そのうえで、最後にアップルTVの将来的な展開と希望について語っておきたい。今できることだけでなく、今後の可能性に満ちた製品か否かも、勝算と無縁ではないからだ。
たとえば、フェイスタイムやスカイプへの対応。もしかすると幻となったディスプレイ付きのアップルTVには、フェイスタイムカメラが内蔵されていた可能性もある。リビングに置かれたホームハブ的な製品であれば、そうしたビデオチャット機能に対応してもおかしくないだろう。
セットトップボックスタイプのアップルTVにカメラ機能はないものの、公式にはメンテナンス用とされている背面のUSB−Cポートを使えば、外付けアクセサリとして付加することができそうだ。あるいは、ビデオチャット用のカメラ機能付きのリモコンを、純正オプションとして用意するような方法もあるかもしれない。
こうしたアップデートが、たとえば、アップルTVのホームハブ宣言のタイミングで行われていけば、話題作りという点でも申し分ないといえる。
また、サービス面では、アップル・ミュージックの動画バージョンとして「アップル・ムービー」とでも呼ぶべき購読型のビデオストリーミングサービスが登場する可能性がある。実際にアップル社内では進行中のプロジェクトだという話もあり、それが現実化するのも時間の問題と思われる。
ちなみに、アメリカの3大TVネットワークであるABC、NBC、CBSや日本のテレビ東京は、無料のiOS向け視聴用アプリをリリースしている。もっとも進歩的なABCの場合には、普通のテレビと同様に広告付きかつ放送時間にリアルタイムで視聴できたり、人気番組のすべての回を自由に再生できたりする。ほかはまだ制約があるものの、同様の方向に向かいつつある流れを感じる。
このように、すべてのテレビ局がtvOS向けのアプリをリリースしてリアルタイム&ライブラリ視聴を実現するとき、アップルTVは、本当の意味でテレビを置き換える存在になるだろう。
アップル・ミュージックの次は、独自の動画ストリーミングサービスに取り組む可能性もあるアップル。アップルTVというハード面だけでなく、ソフト面でも「テレビ」の在り方を大きく変えようとしているのではないだろうか。
ライバルとなるべき他社製品との比較
アップルは、ジョブズ時代にもそうだったが、決してすべての製品ジャンルで、業界初のプロダクトを発売してきたわけではない。ただ、その中でベストなものを作ろうとしているだけだ。アップルTVも同様で、同種の製品は以前からあり、今も競合製品が存在する。ここでは、日本でのライバルとの簡単な仕様の比較を行ってみた。

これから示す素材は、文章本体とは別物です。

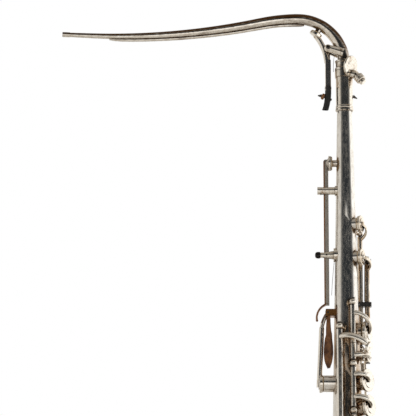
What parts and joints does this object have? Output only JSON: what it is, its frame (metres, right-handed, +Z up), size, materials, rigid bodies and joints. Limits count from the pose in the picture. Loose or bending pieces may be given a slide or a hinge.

家電業界からリリースされている、いわゆるスマートテレビは、ほとんどが多機能リモコンで操作され、ユーザインターフェイスも洗練されておらず、専用コンテンツやアプリの配信サービスもないという状態で、アップルTVの相手にはなりえない。
現実的にアップルTVの日本での最大のライバルになるのは、アマゾン・ファイアTV(Amazon Fire TV)だろう。これは、アンドロイドベースのファイアOSを搭載するセットトップボックスで、4K出力をサポートし、アマゾン・プライム会員であればプライムビデオのラインアップを実質無料で視聴できるのが強みだ。ただし、4Kテレビの普及状況から見ればアップルTVの1080pHD出力はデータ量も少なく現実的で、もしアマゾンがプライムビデオアプリを出せば、同じコンテンツが利用できるはずである。
ファイアTVはアップルTVよりも先に初代モデル(日本未発売)でボイスコントロールを実現し、現行モデルではアシスタント機能も備えるが、Siriのほうがインテリジェントで再生中の動画に関する情報取得やコントロール性に優れる。また、ファイアTVもゲーム対応だが、別売りのコントローラが必要なうえ、アンドロイド版からの移植なのでユーザ体験的には目新しいところはない。
一方、ファイアTVが有利なのは1万2980円という価格で、アップルTV(原稿執筆の時点では国内価格未定)は32GBモデルでも149ドルであることから、ファイアTVより高くなることは確実だ。
新型アップルTVとほぼ同時期に日本国内でリリースされる予定のアマゾン・ファイアTV。日本での最大のライバルになりそうだ。